Serve a poco che la sondaggista Alessandra Ghisleri si affanni a spiegare che su quasi 50 milioni di elettori italiani il 4 ottobre ne fossero chiamati al voto solo 12 milioni, che abbia effettivamente votato sola la metà degli aventi diritto e che domenica scorsa ai seggi ne siano andati molti di meno, neanche il 5% del corpo elettorale.
La percezione (corretta) è che il PD abbia vinto e gli altri abbiano perso. Il centrodestra si è salvato a Trieste ma è crollato in tutti gli altri centri, come peraltro era prevedibile, salvo qualche caso davvero incredibile (come a Latina), con votanti scesi tra il 30 e il 40%.
Enrico Letta può quindi giustamente esultare, ma non solo per i risultati in sé quanto perché dalle urne esce la conferma che – se si andasse a votare con un centro-sinistra unito – il PD potrebbe vincere le prossime elezioni politiche e (dopo aver messo un suo uomo al Quirinale) potrebbe quindi blindare l’Italia per i prossimi cinque anni. Improvvisamente la possibilità di elezioni anticipate – prima fortemente sostenute a destra – sembrano convenire ora alla sinistra, anche perché gli avversari paiono KO con il rischio di ulteriori fratture nello stesso centro-destra dove, soprattutto, non emerge un leader capace di porsi come guida stabile della potenziale coalizione.
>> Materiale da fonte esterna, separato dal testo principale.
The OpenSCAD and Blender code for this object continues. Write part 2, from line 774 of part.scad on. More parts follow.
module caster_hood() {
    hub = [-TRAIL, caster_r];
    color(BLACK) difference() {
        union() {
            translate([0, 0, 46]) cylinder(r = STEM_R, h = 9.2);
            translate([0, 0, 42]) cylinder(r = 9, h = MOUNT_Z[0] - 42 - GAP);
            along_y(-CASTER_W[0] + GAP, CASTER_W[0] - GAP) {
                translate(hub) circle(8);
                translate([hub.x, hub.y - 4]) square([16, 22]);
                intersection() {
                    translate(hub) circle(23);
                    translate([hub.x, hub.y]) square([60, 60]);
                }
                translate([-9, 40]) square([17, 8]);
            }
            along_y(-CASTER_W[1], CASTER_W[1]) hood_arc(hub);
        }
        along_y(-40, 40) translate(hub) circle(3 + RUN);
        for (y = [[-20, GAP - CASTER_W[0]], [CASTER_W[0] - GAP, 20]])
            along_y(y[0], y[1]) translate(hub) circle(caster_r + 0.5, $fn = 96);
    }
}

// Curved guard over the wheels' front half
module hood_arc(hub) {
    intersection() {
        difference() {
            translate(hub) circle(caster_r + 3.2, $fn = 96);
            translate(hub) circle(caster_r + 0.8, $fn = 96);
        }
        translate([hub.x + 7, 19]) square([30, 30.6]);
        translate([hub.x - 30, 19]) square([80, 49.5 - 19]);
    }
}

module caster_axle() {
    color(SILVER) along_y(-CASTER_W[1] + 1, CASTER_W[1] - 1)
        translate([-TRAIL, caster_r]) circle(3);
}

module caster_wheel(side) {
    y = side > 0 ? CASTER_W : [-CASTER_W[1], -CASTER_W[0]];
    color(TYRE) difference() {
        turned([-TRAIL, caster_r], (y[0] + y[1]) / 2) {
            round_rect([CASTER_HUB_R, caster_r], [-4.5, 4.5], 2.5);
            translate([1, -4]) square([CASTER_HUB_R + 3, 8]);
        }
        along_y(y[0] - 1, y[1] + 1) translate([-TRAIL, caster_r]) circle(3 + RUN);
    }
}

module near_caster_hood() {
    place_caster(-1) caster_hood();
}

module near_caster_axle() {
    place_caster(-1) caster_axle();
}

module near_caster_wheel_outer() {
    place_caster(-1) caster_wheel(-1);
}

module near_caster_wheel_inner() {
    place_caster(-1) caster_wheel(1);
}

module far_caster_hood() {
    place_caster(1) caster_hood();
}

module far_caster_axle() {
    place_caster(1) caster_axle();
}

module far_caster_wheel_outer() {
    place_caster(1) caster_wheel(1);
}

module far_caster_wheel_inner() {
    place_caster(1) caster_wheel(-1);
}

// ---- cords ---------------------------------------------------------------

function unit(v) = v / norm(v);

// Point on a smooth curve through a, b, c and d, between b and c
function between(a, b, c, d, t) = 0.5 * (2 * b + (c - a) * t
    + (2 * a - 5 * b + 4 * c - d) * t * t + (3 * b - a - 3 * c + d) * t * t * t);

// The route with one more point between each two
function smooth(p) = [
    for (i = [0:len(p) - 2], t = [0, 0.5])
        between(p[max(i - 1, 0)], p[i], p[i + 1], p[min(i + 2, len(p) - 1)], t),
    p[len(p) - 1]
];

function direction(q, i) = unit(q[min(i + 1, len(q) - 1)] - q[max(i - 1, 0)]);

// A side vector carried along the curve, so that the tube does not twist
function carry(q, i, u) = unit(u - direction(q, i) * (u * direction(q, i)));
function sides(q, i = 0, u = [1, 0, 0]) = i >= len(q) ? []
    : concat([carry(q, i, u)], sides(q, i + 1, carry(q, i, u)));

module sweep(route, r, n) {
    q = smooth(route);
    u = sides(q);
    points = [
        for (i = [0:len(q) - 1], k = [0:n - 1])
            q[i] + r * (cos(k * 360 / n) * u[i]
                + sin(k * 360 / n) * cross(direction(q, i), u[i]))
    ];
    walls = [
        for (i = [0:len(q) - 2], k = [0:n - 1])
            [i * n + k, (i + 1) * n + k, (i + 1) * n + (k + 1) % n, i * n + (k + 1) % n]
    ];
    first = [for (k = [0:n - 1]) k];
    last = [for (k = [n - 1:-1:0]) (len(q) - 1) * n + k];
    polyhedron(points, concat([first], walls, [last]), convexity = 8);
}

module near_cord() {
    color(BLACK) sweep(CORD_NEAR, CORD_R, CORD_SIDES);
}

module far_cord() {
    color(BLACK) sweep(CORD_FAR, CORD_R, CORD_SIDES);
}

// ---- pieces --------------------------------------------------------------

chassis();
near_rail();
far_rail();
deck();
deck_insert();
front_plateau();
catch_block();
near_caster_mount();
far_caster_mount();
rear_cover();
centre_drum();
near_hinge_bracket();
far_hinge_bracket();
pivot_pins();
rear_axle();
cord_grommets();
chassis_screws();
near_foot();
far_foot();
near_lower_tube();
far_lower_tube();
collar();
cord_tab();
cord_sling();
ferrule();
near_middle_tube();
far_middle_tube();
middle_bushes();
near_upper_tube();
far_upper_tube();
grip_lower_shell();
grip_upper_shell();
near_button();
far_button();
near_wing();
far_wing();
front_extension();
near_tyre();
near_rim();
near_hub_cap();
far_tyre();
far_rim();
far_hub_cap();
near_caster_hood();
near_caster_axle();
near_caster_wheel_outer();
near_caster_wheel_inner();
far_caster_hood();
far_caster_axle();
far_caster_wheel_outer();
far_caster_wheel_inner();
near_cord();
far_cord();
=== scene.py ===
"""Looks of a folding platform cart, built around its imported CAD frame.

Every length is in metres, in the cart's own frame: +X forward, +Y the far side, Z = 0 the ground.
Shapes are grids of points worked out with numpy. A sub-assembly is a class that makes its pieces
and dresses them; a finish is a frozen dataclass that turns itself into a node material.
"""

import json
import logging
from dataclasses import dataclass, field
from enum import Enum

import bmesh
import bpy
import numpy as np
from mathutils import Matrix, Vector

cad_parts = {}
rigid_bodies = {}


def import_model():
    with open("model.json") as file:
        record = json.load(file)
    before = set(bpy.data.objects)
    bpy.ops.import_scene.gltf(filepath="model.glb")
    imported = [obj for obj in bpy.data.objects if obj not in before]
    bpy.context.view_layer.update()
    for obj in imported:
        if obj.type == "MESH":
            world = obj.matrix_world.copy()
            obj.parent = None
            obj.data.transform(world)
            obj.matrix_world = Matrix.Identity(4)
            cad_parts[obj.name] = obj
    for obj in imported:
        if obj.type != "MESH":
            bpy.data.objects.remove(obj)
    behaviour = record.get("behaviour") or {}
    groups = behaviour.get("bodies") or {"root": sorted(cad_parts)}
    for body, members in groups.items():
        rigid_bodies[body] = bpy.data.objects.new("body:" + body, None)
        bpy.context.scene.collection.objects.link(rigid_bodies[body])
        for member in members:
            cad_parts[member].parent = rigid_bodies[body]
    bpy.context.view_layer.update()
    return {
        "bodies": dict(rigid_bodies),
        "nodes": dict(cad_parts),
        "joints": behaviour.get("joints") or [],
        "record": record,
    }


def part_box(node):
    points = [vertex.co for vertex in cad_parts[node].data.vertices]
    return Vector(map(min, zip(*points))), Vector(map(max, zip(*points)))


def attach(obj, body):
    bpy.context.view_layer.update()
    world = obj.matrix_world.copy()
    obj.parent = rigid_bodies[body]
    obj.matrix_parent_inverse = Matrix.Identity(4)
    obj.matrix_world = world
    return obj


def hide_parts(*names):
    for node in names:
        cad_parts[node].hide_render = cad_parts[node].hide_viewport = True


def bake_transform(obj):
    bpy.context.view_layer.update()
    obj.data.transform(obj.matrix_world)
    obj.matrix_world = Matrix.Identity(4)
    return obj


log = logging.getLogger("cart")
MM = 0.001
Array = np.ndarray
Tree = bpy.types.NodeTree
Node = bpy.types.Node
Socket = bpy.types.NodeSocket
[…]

Le divisioni a destra non hanno pagato, nonostante i sondaggi, perché un conto è correre ciascuno per conto proprio inseguendo l’elettorato del vicino, un conto è convergere su un candidato unico a sindaco quando è percepito appartenere alla “concorrenza”. Fallite le giunte pentastellate, ecco ora i voti grillini rientrare a casa PD, partito comunque capace di mantenere più o meno i propri consensi. Quando alle urne non vanno poi soprattutto gli anticomunisti, la vittoria è assicurata.
Il voto amministrativo conferma anche come i rapporti PD-M5S siano potenzialmente in miglioramento sposando le posizioni di Conte, ormai specializzatosi nel ruolo di pontiere. E pensare che al centrodestra (ormai abbonato alle sconfitte ai ballottaggi, perché il proprio elettorato è storicamente poco propenso ad andare a votare al secondo turno) basterebbe un codicillo alla legge elettorale amministrativa per sparigliare: «Se al ballottaggio chi vince prende comunque meno voti di un altro candidato al primo turno, quest’ultimo, essendo stato il più votato, è allora eletto sindaco». Sembra una banalità, ma è un caso ormai diffuso che chi vince il primo tempo perde al secondo per un forte calo di elettori. In fondo sarebbe una più corretta forma di democrazia: si eviterebbero dispersioni di voti su candidature senza senso al primo turno, facendo in modo che i potenziali vincitori non ripudino le alleanze ai ballottaggi conquistando quindi da soli il premio di maggioranza, cui aggiungere altri seggi di liste apparentate solo informalmente ma con le quali ci sono già accordi di successive maggioranze allargate.
Si finisce presto nei tecnicismi elettorali, ma sono questioni importanti per elezioni comunali dove ormai vota meno del 40%, con il risultato di sindaci eletti con anche meno del 20% dei voti rispetto al corpo elettorale. Il centrodestra si ritrova intanto in un angolo da dove sarà ben difficile uscirne perché il problema è soprattutto Draghi. Ci fosse un leader del PD come premier sarebbe plausibile una rottura di governo, ma come mettersi contro il Mario Nazionale, interpretato dai più (e soprattutto dai media) come ancora di salvezza? Oltretutto, stando mezzi dentro e mezzi fuori il governo, è evidente che il messaggio all’elettorato di centrodestra diventi ancora più ambiguo e poco plausibile.
Ecco perché a Letta potrebbe convenire – a primavera – di tentare il colpaccio di andare subito a nuove elezioni, anche se contemporaneamente scenderebbero le possibilità di Draghi subito al Quirinale, perché verrebbe meno un punto di riferimento certo come premier. Fossi il leader del PD lavorerei quindi per una proroga di Mattarella per andare poi subito al voto con Draghi confermato premier, vincere, mettere un proprio uomo di fiducia al governo e poi cambiare l’inquilino sul Colle garantendo a Draghi la poltrona dorata. Possibile che i leader del PD non ci stiano pensando?
Di positivo a destra c’è solo che il rischio di perdere in futuro sembra aver convinto Meloni, Salvini e Berlusconi a rafforzare l’intesa e ad insistere per non cambiare il sistema elettorale: è poco, ma è già qualcosa.